Although Verlander didn't think the three days' rest thing was a big factor in his struggles, the Rays thought the short break between encounters worked to the benefit of their hitters. Cash said some of the pitches were "replayed." Will the same thing happen to Cole, or is he just too dominant right now?
"He's a great pitcher," Pham said. "We have a tough task ahead of us. The thing we can do is control the strike zone to have the best chance of success."
For Cole and his teammates, everything is on the line. They were one of the greatest regular-season teams we've ever seen, they have won more than 100 games three years in a row, and they entered the postseason tournament as prohibitive favorites to win the World Series for the second time in three seasons. The word "dynasty" has been thrown around -- with justification.
But for the Rays, we might be seeing even higher stakes emerge. With a dormant baseball community jolted to life over the course of two magical days and a mayor across the bay talking about long-term prospects that felt all but dissipated, is it a stretch to say the Rays are playing for the future of baseball in the region?

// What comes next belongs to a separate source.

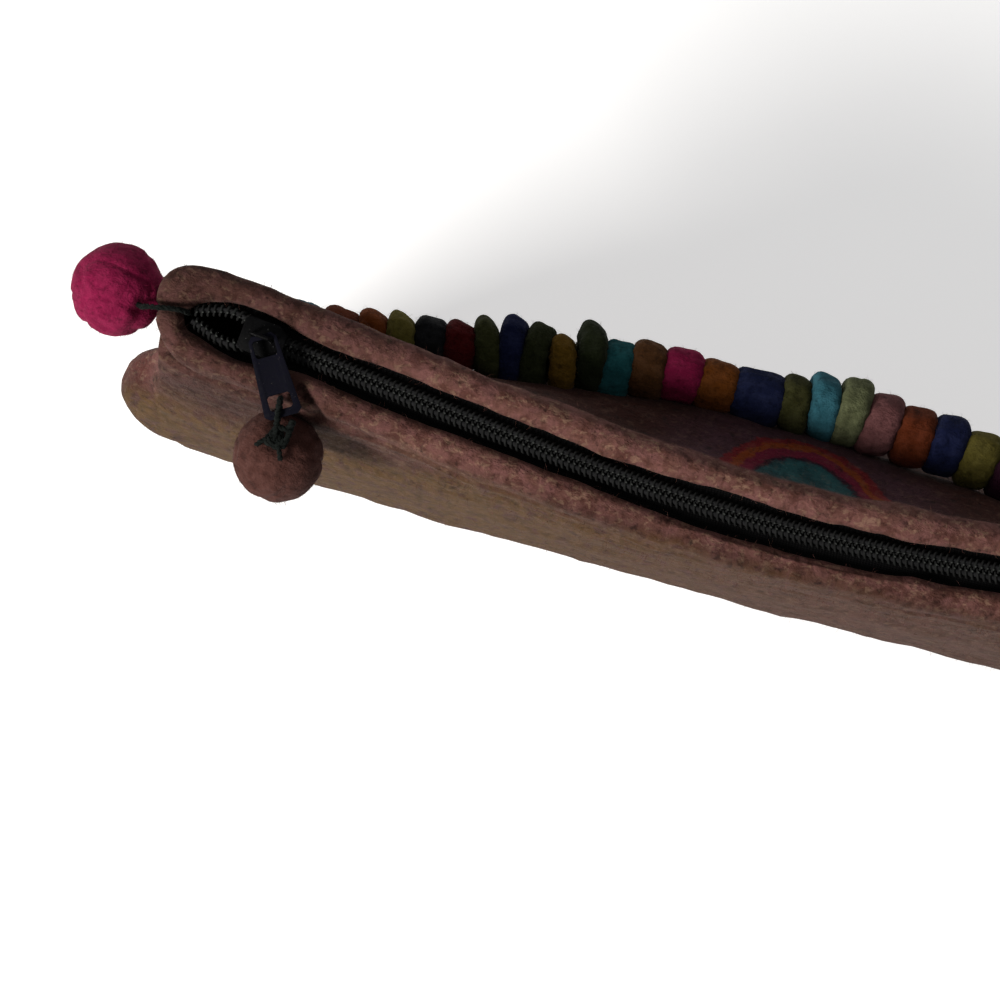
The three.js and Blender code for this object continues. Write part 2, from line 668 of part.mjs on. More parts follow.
// The thread's way out of the zip's end and over the lips, on one side
function threadAnchor(side) {
  const start = side * (zipHalfLength + threadRadius + gap);
  const crest = lipTop + threadRadius + gap;
  const line = zipLine(start);
  return [
    new THREE.Vector3(start, line, coilTop),
    new THREE.Vector3(start + side * threadRadius, line, crest - threadRadius),
    new THREE.Vector3(side * (slotHalfLength + 2 * threadRadius), line, crest),
    new THREE.Vector3(side * (lipHalfLength + threadRadius), line, crest),
  ];
}

function makeHandle() {
  const stops = strandStops();
  const left = threadAnchor(-1);
  const right = threadAnchor(1).reverse();
  const route = [...left];
  const last = stops.length - 1;
  stops.forEach(({ name, shade, thick, wide, centre }, i) => {
    const isEndBall = i === 0 || i === last;
    const axis = new THREE.Vector3(0, 0, i === 0 ? -1 : 1);
    if (!isEndBall) axis.copy(stops[i + 1].centre).sub(stops[i - 1].centre).normalize();
    const face = thick / 2;
    const clear = face + threadRadius + gap;
    route.push(centre.clone().addScaledVector(axis, i === 0 ? -clear : -face));
    route.push(centre.clone().addScaledVector(axis, i === last ? clear : face));
    const shape = thick > roundBead * wide ? shapes.bead : shapes.disc;
    const geometry = isEndBall ? makeBall() : makeBead(thick, wide, shape);
    placeBead(name, geometry, colour(shades[shade]), centre, axis);
  });
  route.push(...right);
  addMesh('handle_thread', rod(route, threadRadius, 6), colour(0x23332f));
}

makeHandle();

// The origin lies under the middle of the whole model, on the surface that it stands on
group.updateMatrixWorld(true);
const box = new THREE.Box3().setFromObject(group, true);
group.position.set(-(box.min.x + box.max.x) / 2, -(box.min.y + box.max.y) / 2, -box.min.z);
group.updateMatrixWorld(true);

export default group;
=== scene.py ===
# A felted wool handbag seen from above, with its zip pull and its handle of felt beads
import math
import bpy
import numpy as np
from mathutils import Matrix, Vector, noise


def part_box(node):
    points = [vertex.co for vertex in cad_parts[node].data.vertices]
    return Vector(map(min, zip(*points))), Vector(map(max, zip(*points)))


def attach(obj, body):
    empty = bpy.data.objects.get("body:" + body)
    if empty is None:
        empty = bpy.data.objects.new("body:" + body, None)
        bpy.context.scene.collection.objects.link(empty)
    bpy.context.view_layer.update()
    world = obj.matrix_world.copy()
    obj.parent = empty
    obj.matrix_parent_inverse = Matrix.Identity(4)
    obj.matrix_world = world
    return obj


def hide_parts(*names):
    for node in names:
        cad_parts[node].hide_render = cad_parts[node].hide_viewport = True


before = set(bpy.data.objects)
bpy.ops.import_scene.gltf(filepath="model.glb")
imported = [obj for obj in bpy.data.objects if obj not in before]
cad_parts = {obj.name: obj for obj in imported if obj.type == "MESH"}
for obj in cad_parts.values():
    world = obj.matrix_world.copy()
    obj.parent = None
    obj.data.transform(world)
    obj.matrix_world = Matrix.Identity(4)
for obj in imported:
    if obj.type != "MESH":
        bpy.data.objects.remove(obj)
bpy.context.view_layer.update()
mm = 0.001
print("frame loaded")


# ---- small helpers

def makeActive(piece):
    for other in list(bpy.context.selected_objects):
        other.select_set(False)
    piece.select_set(True)
    bpy.context.view_layer.objects.active = piece


def applyModifier(piece, kind, **settings):
    makeActive(piece)
    modifier = piece.modifiers.new(kind.title(), kind)
    for key, value in settings.items():
        setattr(modifier, key, value)
    bpy.ops.object.modifier_apply(modifier=modifier.name)


def copyNode(node, name, quads=True):  # a merged copy of a CAD node, to be shaped further
    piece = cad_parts[node].copy()
    piece.data = piece.data.copy()
    piece.name = piece.data.name = name
    for key in list(piece.keys()):
        del piece[key]
    bpy.context.scene.collection.objects.link(piece)
    piece.parent = None
    piece.matrix_world = Matrix.Identity(4)
    piece.data.materials.clear()
    makeActive(piece)
    bpy.ops.mesh.customdata_custom_splitnormals_clear()
    bpy.ops.object.mode_set(mode="EDIT")
    bpy.ops.mesh.select_all(action="SELECT")
    bpy.ops.mesh.remove_doubles(threshold=0.00001)
    if quads:
        bpy.ops.mesh.tris_convert_to_quads(face_threshold=math.radians(70), shape_threshold=math.radians(70))
    bpy.ops.mesh.normals_make_consistent(inside=False)
    bpy.ops.object.mode_set(mode="OBJECT")
    return piece


def getPoints(mesh):
    points = np.empty(len(mesh.vertices) * 3)
    mesh.vertices.foreach_get("co", points)
    return points.reshape(-1, 3)


def getNormals(mesh):
    normals = np.empty(len(mesh.vertices) * 3)
    mesh.vertex_normals.foreach_get("vector", normals)
    return normals.reshape(-1, 3)


def setPoints(mesh, points):
    mesh.vertices.foreach_set("co", points.ravel())
    mesh.update()


def lumpField(points, size, seed):  # soft noise from -1 to 1, its lumps as large as size in mm
    offset = Vector((seed * 7.13, seed * 3.71, seed * 5.37))
    scaled = points / (np.array(size) * mm)
    return np.array([noise.noise(Vector(point) + offset) for point in scaled])


def smoothStep(value, low, high):
    share = np.clip((value - low) / (high - low), 0, 1)
    return share * share * (3 - 2 * share)


def finishPiece(piece, body, slot, material, *nodes):
    piece.data.materials.clear()
    piece.data.materials.append(material)
    makeActive(piece)
    bpy.ops.object.shade_smooth()
    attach(piece, body)
    if nodes:
        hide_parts(*nodes)


# ---- camera, floor and light

camera = {"x": -66.8, "y": -20.6, "z": 197.0, "elevation": 87.0, "roll": 15.0, "distance": 665.0, "width": 243.9}
studio = {"floor": 0.7, "floorGlow": 0.55, "world": 0.17, "key": 23.0, "fill": 0.8}


def makeCamera():
    tilt = math.radians(90 - camera["elevation"])
    roll = math.radians(camera["roll"])
    back = Vector((0, -math.sin(tilt), math.cos(tilt)))
    up = Vector((0, math.cos(tilt), math.sin(tilt)))
    right = Vector((1, 0, 0))
    turnedRight = right * math.cos(roll) + up * math.sin(roll)
    turnedUp = up * math.cos(roll) - right * math.sin(roll)
    target = Vector((camera["x"], camera["y"], camera["z"])) * mm
    place = target + back * camera["distance"] * mm
    matrix = Matrix((turnedRight, turnedUp, back)).transposed().to_4x4()
    matrix.translation = place
    data = bpy.data.cameras.new("camera")
    data.sensor_width = 36
    data.lens = 36 * camera["distance"] / camera["width"]
    eye = bpy.data.objects.new("camera", data)
    eye.matrix_world = matrix
    bpy.context.scene.collection.objects.link(eye)
    bpy.context.scene.camera = eye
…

Can a team that thrives on momentum really generate that much of it?
"What a team we have here," Kiermaier said. "It's amazing. It's so motivating to be around these guys. We all have the same attitudes, thought processes about everything. We can play, and we know that."
Few who landed in Tampa a few days ago thought they might return next week to see the Rays play the Yankees. Suddenly, that door looks very open, as do a number of others that looked closed only last weekend.
It hasn't been a bad couple of days for Rays baseball. And if you do return to the area for the American League Championship Series and need to get across the bridge back to St. Pete, ride with Ursula. She'll be happy to take you.